Instructions to follow
Every line below that holds the string "starting" should be copied out.
-- start Records for the exercise --
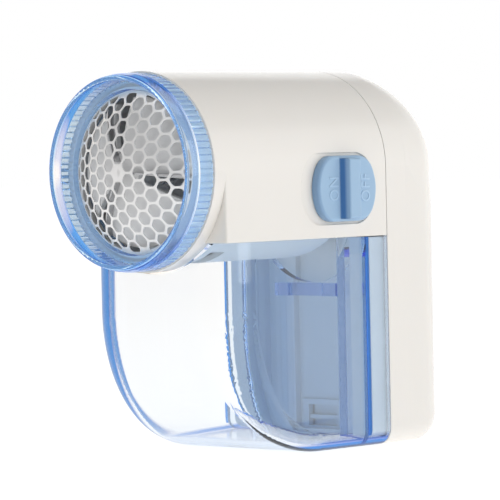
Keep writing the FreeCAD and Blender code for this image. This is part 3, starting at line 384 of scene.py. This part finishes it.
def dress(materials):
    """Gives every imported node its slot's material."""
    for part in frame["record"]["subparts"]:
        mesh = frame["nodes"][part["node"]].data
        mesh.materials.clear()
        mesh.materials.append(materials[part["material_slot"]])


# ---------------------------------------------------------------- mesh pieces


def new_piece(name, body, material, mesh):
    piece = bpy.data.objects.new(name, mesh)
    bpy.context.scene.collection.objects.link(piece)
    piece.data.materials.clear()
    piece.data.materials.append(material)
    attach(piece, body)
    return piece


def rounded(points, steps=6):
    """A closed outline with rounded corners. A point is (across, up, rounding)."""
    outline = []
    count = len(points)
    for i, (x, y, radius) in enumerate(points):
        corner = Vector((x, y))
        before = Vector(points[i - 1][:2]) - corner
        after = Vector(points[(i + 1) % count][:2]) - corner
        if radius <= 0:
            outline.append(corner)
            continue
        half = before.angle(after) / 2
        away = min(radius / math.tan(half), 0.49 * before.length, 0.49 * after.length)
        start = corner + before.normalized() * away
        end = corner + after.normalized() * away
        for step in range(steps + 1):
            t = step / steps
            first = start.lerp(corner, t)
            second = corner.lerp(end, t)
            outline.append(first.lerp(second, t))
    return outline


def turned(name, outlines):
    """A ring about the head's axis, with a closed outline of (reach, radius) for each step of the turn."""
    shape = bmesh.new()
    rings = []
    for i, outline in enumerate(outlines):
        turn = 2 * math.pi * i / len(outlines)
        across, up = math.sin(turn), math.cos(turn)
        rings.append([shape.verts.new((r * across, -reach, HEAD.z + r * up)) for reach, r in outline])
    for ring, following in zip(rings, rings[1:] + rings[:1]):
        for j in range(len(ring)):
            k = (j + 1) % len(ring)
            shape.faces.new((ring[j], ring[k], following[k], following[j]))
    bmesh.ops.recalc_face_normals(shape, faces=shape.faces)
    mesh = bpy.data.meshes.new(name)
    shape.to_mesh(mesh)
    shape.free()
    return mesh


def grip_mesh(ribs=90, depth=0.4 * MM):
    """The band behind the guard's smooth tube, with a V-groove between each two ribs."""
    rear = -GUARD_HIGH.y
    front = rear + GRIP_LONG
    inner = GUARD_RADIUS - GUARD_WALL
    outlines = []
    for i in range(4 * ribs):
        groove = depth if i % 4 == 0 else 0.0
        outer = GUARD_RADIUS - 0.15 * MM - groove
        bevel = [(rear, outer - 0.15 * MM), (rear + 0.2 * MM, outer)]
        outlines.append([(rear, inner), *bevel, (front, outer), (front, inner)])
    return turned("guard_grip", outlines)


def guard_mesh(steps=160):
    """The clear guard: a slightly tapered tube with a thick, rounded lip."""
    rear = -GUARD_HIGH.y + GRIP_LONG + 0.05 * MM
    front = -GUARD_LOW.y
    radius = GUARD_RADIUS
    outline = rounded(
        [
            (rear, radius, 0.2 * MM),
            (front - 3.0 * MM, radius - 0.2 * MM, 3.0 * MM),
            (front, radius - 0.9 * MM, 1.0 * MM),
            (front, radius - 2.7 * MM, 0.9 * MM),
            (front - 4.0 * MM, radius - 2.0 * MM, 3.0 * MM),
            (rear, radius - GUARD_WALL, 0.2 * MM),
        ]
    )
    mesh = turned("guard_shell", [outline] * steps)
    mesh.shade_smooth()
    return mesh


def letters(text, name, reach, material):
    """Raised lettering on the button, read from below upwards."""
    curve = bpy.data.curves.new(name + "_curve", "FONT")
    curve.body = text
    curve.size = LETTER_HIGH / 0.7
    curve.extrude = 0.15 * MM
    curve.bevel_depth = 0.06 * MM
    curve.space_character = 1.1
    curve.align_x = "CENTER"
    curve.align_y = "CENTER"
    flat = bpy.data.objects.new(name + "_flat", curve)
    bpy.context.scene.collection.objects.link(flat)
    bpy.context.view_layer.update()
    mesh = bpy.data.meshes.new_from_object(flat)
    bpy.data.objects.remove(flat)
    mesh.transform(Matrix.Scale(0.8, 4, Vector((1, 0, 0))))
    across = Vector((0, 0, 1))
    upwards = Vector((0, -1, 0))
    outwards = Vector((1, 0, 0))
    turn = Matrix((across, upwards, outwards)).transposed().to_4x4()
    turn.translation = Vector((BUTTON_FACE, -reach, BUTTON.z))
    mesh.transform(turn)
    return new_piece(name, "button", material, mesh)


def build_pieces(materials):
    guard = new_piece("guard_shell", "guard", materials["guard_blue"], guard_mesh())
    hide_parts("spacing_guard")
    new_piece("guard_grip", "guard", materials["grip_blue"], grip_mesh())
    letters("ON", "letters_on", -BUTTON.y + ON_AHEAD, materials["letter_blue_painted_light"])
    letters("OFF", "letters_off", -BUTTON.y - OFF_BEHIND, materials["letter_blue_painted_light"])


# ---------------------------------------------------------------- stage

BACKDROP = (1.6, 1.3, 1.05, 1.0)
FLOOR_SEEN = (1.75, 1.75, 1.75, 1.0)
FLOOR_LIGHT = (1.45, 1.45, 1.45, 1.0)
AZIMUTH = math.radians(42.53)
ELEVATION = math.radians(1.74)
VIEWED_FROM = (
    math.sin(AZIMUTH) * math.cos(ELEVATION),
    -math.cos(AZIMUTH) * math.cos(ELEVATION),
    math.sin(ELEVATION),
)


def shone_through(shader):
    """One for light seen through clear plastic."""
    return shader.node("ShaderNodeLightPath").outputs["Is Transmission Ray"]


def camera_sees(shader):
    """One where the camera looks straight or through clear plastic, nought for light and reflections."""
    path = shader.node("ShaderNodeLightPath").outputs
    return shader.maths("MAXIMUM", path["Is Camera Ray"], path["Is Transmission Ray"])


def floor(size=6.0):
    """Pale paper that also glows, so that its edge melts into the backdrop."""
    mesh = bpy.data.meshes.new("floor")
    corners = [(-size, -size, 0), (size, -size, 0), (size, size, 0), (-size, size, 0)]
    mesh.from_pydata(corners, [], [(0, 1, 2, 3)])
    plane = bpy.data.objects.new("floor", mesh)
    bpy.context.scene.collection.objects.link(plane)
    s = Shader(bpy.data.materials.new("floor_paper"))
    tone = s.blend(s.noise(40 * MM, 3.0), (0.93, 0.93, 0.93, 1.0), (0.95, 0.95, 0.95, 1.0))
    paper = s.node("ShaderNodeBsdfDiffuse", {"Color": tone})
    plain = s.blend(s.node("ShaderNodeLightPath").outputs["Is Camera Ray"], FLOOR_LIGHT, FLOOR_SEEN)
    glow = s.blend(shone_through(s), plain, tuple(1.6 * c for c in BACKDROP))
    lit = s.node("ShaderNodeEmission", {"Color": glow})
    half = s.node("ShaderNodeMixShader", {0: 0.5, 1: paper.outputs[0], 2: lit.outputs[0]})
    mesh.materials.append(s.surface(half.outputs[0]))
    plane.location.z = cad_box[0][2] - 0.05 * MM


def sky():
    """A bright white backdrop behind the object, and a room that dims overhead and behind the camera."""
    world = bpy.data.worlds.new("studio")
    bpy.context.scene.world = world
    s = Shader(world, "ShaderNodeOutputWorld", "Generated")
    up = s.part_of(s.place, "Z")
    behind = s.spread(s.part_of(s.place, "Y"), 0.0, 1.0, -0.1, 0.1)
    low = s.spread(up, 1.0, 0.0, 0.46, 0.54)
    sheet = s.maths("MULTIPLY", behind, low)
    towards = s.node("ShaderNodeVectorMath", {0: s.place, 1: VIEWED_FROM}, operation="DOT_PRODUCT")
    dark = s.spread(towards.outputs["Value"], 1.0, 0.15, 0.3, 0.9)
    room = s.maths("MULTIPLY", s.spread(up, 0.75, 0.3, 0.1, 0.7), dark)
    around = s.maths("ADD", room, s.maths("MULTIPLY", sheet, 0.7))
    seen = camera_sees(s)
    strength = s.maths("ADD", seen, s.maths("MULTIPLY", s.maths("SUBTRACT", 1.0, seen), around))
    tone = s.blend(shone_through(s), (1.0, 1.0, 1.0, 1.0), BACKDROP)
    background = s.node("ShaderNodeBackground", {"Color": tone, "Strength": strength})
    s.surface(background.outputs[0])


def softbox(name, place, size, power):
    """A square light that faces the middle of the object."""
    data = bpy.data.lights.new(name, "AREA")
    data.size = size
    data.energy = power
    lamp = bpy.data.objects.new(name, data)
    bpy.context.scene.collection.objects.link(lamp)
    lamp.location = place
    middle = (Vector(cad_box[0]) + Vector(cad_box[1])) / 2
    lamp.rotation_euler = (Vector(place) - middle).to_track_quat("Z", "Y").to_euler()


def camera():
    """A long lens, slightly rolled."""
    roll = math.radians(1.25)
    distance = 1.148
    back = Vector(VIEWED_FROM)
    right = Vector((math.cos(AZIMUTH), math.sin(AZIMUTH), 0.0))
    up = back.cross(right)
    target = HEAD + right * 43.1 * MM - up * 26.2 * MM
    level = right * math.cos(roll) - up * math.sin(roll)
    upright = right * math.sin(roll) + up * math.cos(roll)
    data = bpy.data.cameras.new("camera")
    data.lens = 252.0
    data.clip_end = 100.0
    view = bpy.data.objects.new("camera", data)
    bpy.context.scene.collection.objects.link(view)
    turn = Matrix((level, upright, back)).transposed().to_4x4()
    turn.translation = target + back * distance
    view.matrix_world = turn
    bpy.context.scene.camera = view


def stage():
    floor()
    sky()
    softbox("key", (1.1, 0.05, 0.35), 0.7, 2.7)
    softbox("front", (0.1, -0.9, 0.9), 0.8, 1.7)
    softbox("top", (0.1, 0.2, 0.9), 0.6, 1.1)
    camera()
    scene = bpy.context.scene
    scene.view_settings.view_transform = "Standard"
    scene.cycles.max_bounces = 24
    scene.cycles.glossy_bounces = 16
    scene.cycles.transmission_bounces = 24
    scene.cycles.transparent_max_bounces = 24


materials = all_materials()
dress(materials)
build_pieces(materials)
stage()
-- end Records for the exercise --
-- start Records for the exercise --
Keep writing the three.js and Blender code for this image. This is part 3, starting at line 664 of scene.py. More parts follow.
-- end Records for the exercise --
Task result
Keep writing the FreeCAD and Blender code for this image. This is part 3, starting at line 384 of scene.py. This part finishes it.
Keep writing the three.js and Blender code for this image. This is part 3, starting at line 664 of scene.py. More parts follow.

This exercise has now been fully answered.